▶ **Data extract**:
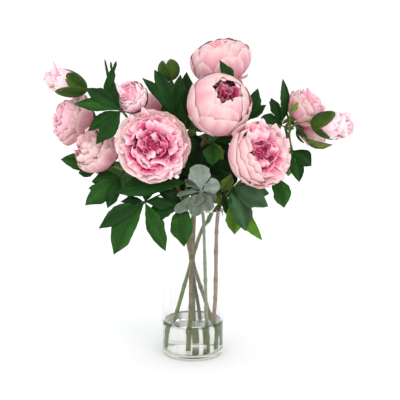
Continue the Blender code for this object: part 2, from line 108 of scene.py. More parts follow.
# =================================================================== mesh pieces
class Piece:
    """One visible piece: sheets and rods gathered into one mesh, in millimetres."""

    def __init__(self, name, node, slot, material):
        self.name, self.node, self.slot, self.material = name, node, slot, material
        self.co, self.col, self.tex, self.rim = [], [], [], []
        self.quads, self.tris = [], []
        self.count = 0

    def add(self, co, col, tex, rim=None, quads=None, tris=None):
        co = np.asarray(co, float).reshape(-1, 3)
        n = len(co)
        self.co.append(co)
        self.col.append(np.broadcast_to(np.asarray(col, float).reshape(-1, 3), (n, 3)))
        self.tex.append(np.broadcast_to(np.asarray(tex, float).reshape(-1, 3), (n, 3)))
        self.rim.append(np.zeros(n, bool) if rim is None else np.asarray(rim, bool).reshape(-1))
        if quads is not None and len(quads):
            self.quads.append(np.asarray(quads) + self.count)
        if tris is not None and len(tris):
            self.tris.append(np.asarray(tris) + self.count)
        self.count += n

    def sheet(self, mid, thick, top, bottom, tex):
        """A thin closed blade round the surface mid[i, j]: two faces that meet in a sharp rim."""
        nu, nv, _ = mid.shape
        nrm = unit(np.cross(np.gradient(mid, axis=0), np.gradient(mid, axis=1)))
        half = np.broadcast_to(np.asarray(thick, float), (nu, nv))[..., None] / 2
        inside = np.zeros((nu, nv), bool)
        inside[1:-1, 1:-1] = True
        up = np.where(inside[..., None], mid + nrm * half, mid)
        down = mid - nrm * half
        top = np.broadcast_to(top, (nu, nv, 3))
        bottom = np.broadcast_to(bottom, (nu, nv, 3))
        tex = np.broadcast_to(tex, (nu, nv, 3))
        ids = np.arange(nu * nv).reshape(nu, nv)
        low = ids.copy()
        low[1:-1, 1:-1] = nu * nv + np.arange((nu - 2) * (nv - 2)).reshape(nu - 2, nv - 2)

        def faces(k):
            return np.stack([k[:-1, :-1], k[1:, :-1], k[1:, 1:], k[:-1, 1:]], -1).reshape(-1, 4)

        rim = (~inside).reshape(-1)
        self.add(np.concatenate([up.reshape(-1, 3), down[1:-1, 1:-1].reshape(-1, 3)]),
                 np.concatenate([top.reshape(-1, 3), bottom[1:-1, 1:-1].reshape(-1, 3)]),
                 np.concatenate([tex.reshape(-1, 3), tex[1:-1, 1:-1].reshape(-1, 3)]),
                 np.concatenate([rim, np.zeros((nu - 2) * (nv - 2), bool)]),
                 np.concatenate([faces(ids), faces(low)[:, ::-1]]))

    def rod(self, path, radius, col, sides=14, seed=0, wobble=0.0, flat=1.0):
        """A closed round rod along the path; radius and colour may vary along it."""
        path = np.asarray(path, float)
        n = len(path)
        radius = np.broadcast_to(np.asarray(radius, float), (n,)).copy()
        col = np.broadcast_to(np.asarray(col, float), (n, 3))
        tangent = unit(np.gradient(path, axis=0))
        side = np.zeros_like(path)
        ref = np.array([1.0, 0.0, 0.0]) if abs(tangent[0][0]) < 0.8 else np.array([0.0, 1.0, 0.0])
        for i in range(n):
            ref = ref - tangent[i] * float(ref @ tangent[i])
            ref = unit(ref)
            side[i] = ref
        other = np.cross(tangent, side)
        ang = np.linspace(0, 2 * PI, sides, endpoint=False)
        rng = np.random.default_rng(seed)
        length = np.concatenate([[0], np.cumsum(np.linalg.norm(np.diff(path, axis=0), axis=1))])
        a, s = np.meshgrid(ang, length)
        r = radius[:, None] * (1 + wobble * ripple(rng, a / PI, s / 40, 2.0, 2.0))
        ring = (path[:, None] + side[:, None] * (np.cos(a) * r)[..., None]
                + other[:, None] * (np.sin(a) * r * flat)[..., None])
        co = ring.reshape(-1, 3)
        tex = np.stack([s, a * radius[:, None], np.full_like(s, rng.uniform(0, 50))], -1).reshape(-1, 3)
        cc = np.repeat(col, sides, 0)
        k = np.arange(n * sides).reshape(n, sides)
        nxt = np.roll(k, -1, 1)
        quads = np.stack([k[:-1], nxt[:-1], nxt[1:], k[1:]], -1).reshape(-1, 4)
        first, last = n * sides, n * sides + 1
        tris = np.concatenate([np.stack([nxt[0], k[0], np.full(sides, first)], -1),
                               np.stack([k[-1], nxt[-1], np.full(sides, last)], -1)])
        co = np.concatenate([co, [path[0], path[-1]]])
        cc = np.concatenate([cc, [col[0], col[-1]]])
        tex = np.concatenate([tex, [tex[0], tex[-1]]])
        rim = np.zeros(len(co), bool)
        rim[:sides] = True
        rim[(n - 1) * sides:n * sides] = True
        self.add(co, cc, tex, rim, quads, tris)

    def lathe(self, profile, steps, col=(1, 1, 1), closed_axis=True):
        """A profile of (radius, height) turned round Z; its first and last points lie on the axis."""
        prof = np.asarray(profile, float)
        body = prof[1:-1]
        ang = np.linspace(0, 2 * PI, steps, endpoint=False)
        ring = np.stack([body[:, :1] * np.cos(ang), body[:, :1] * np.sin(ang),
                         np.repeat(body[:, 1:], steps, 1)], -1)
        m = len(body)
        k = np.arange(m * steps).reshape(m, steps)
        nxt = np.roll(k, -1, 1)
        quads = np.stack([k[:-1], k[1:], nxt[1:], nxt[:-1]], -1).reshape(-1, 4)
        first, last = m * steps, m * steps + 1
        tris = np.concatenate([np.stack([np.full(steps, first), k[0], nxt[0]], -1),
                               np.stack([k[-1], np.full(steps, last), nxt[-1]], -1)])
        co = np.concatenate([ring.reshape(-1, 3), [[0, 0, prof[0, 1]], [0, 0, prof[-1, 1]]]])
        self.add(co, col, co, None, quads, tris)

    def build(self):
        mesh = bpy.data.meshes.new(self.name)
        co = np.concatenate(self.co) * MM
        quads = np.concatenate(self.quads) if self.quads else np.zeros((0, 4), int)
        tris = np.concatenate(self.tris) if self.tris else np.zeros((0, 3), int)
        loops = np.concatenate([quads.reshape(-1), tris.reshape(-1)]).astype(np.int32)
        total = np.concatenate([np.full(len(quads), 4), np.full(len(tris), 3)]).astype(np.int32)
        start = np.concatenate([[0], np.cumsum(total)[:-1]]).astype(np.int32)
        mesh.vertices.add(len(co))
        mesh.vertices.foreach_set("co", co.astype(np.float32).ravel())
        mesh.loops.add(len(loops))
        mesh.loops.foreach_set("vertex_index", loops)
        mesh.polygons.add(len(total))
        mesh.polygons.foreach_set("loop_start", start)
        mesh.polygons.foreach_set("loop_total", total)
        mesh.update(calc_edges=True)
        mesh.validate()
        mesh.polygons.foreach_set("use_smooth", np.ones(len(mesh.polygons), bool))
        rgba = np.concatenate([np.clip(np.concatenate(self.col), 0, 1), np.ones((len(co), 1))], 1)
        att = mesh.attributes.new("tint", "FLOAT_COLOR", "POINT")
        att.data.foreach_set("color", rgba.astype(np.float32).ravel())
        att = mesh.attributes.new("place", "FLOAT_VECTOR", "POINT")
        att.data.foreach_set("vector", np.concatenate(self.tex).astype(np.float32).ravel())
        edges = np.empty(len(mesh.edges) * 2, np.int32)
        mesh.edges.foreach_get("vertices", edges)
        rim = np.concatenate(self.rim)[edges.reshape(-1, 2)].all(1)
        att = mesh.attributes.new("sharp_edge", "BOOLEAN", "EDGE")
        att.data.foreach_set("value", rim)
        mesh.update()
        obj = bpy.data.objects.new(self.name, mesh)
        bpy.context.scene.collection.objects.link(obj)
        mesh.materials.append(self.material)
        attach(obj, "root")
        if self.node:
            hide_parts(self.node)
        return obj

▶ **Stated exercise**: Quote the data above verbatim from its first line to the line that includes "visible piece: sheets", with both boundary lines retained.

▶ **Exercise solution**:
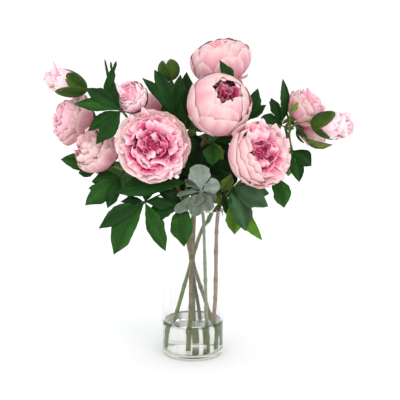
Continue the Blender code for this object: part 2, from line 108 of scene.py. More parts follow.
# =================================================================== mesh pieces
class Piece:
    """One visible piece: sheets and rods gathered into one mesh, in millimetres."""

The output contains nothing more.